远处,小桥流水,清澈见底的河流自远处而来,流向山下的其他村庄。
这里除了自然环境不错,基础设施十分简陋,生活质量显然没办法和京市相比,可在陆浓看来,倒有些世外桃源的意思。
“土地平旷,屋舍俨然。阡陌交通,鸡犬相闻。”
这种安逸的环境比留在京市安心。
再往里走路窄过不了大车,好在他们没带多少行李,靠小周一个人单手就能提过去。
路上遇到几个出门洗衣服的妇女,她们都是随军的军嫂,丈夫职位最高是团长,见到裴寂安多少有些拘谨,又见陆浓岁数比她们小的对,那句“嫂子”憋在嗓子眼里怎么也喊不出来,皆是面面相觑,新来的副师长岁数已经够小了,没想到他妻子岁数更小。

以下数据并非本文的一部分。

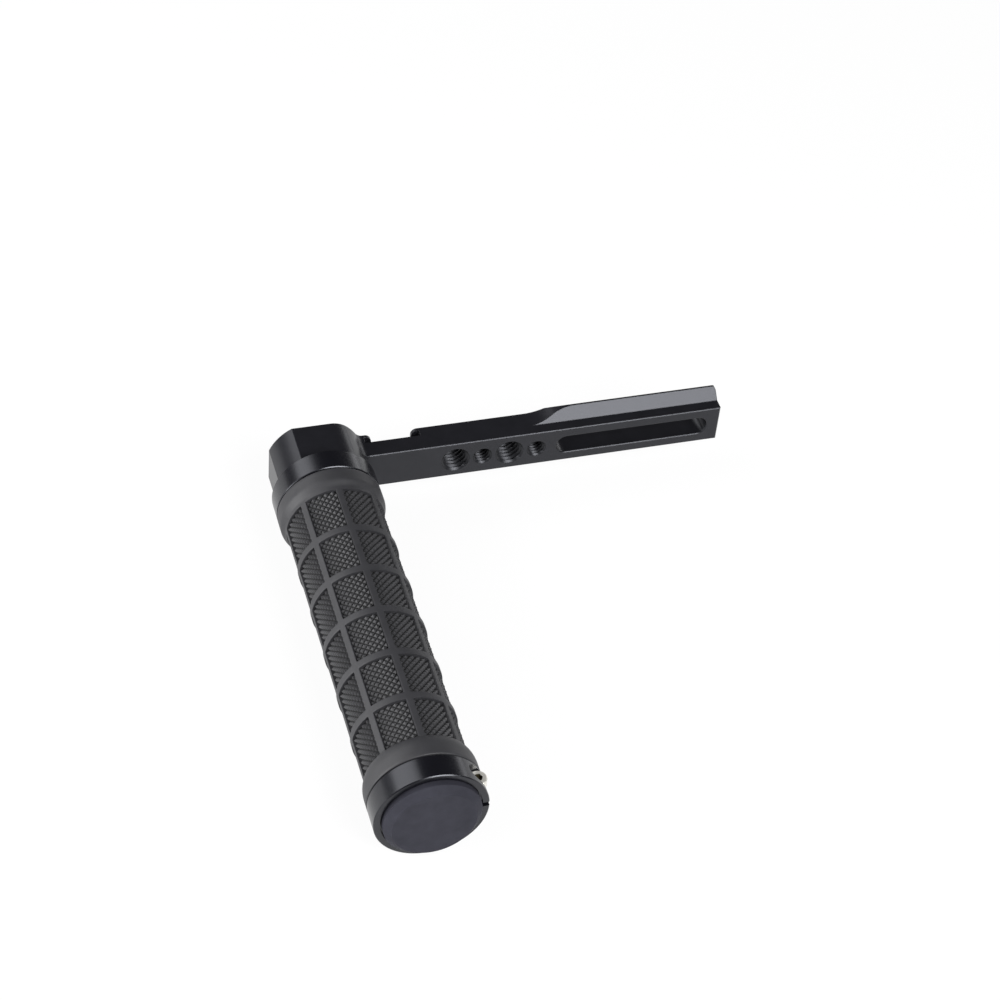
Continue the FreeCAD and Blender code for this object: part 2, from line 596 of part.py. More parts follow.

军嫂们含糊打过招呼后便匆匆离开,走远后,凑到一处谈论起新来的副师长和副师长夫人。
陆浓他们继续走了半个小时,路上经过大大小小几处房子,最后一家人停在一处僻静的二层小楼前,小楼左右相隔很远才有格式差不多的房子。
陆浓对和邻居住的不近不远满意,既保护了各家的隐私,万一发生急事也能上门求助。
裴寂安接回陆浓就赶着回部队,临走时对陆浓说:“你和干妈先带着孩子们安顿下来,有什么需要的等晚上回来告诉我。”
陆浓敷衍摆摆手答应,她急不可待想参观新家,压根不管裴寂安走不走。
裴寂安弹了陆浓一个脑瓜崩,陆浓怒目而视,瞪他,这回裴寂安心满意足地走了。
陆浓:幼稚!
等裴寂安和小周走后,陆浓带着吴妈和孩子们推开门扉,径直走进去。
大大的院子里有土壤翻动、清除杂草的痕迹,不得不说,这院子比京市的院子大多了,陆浓伸手点了点,对顾小淮说,“宝宝,妈妈的秘密花园正在筹备中,到时候你要帮忙,知道吗?”
崽崽歪头,“哪里有秘密花园?”
“嘿嘿,这不就是?”陆浓张开双臂囊括整个院子。
吴妈白了陆浓一眼,对顾小淮说:“别听你妈扯淡,这话让她跟你裴叔叔说吧,就他能惯着你妈。咱不掺和。”
陆浓撇嘴,她的儿子哎,怎么能不支持老妈呢?
还有,什么叫裴寂安惯着她?那是她英明的决定,裴寂安表示赞同并支持实施好不好?
说话间两大两小四人进了屋子,屋里空荡荡,客厅只有正中摆放着一张四四方方的桌子,四周各有一条长板凳,角落里堆放着一堆行李,除此之外别无他物。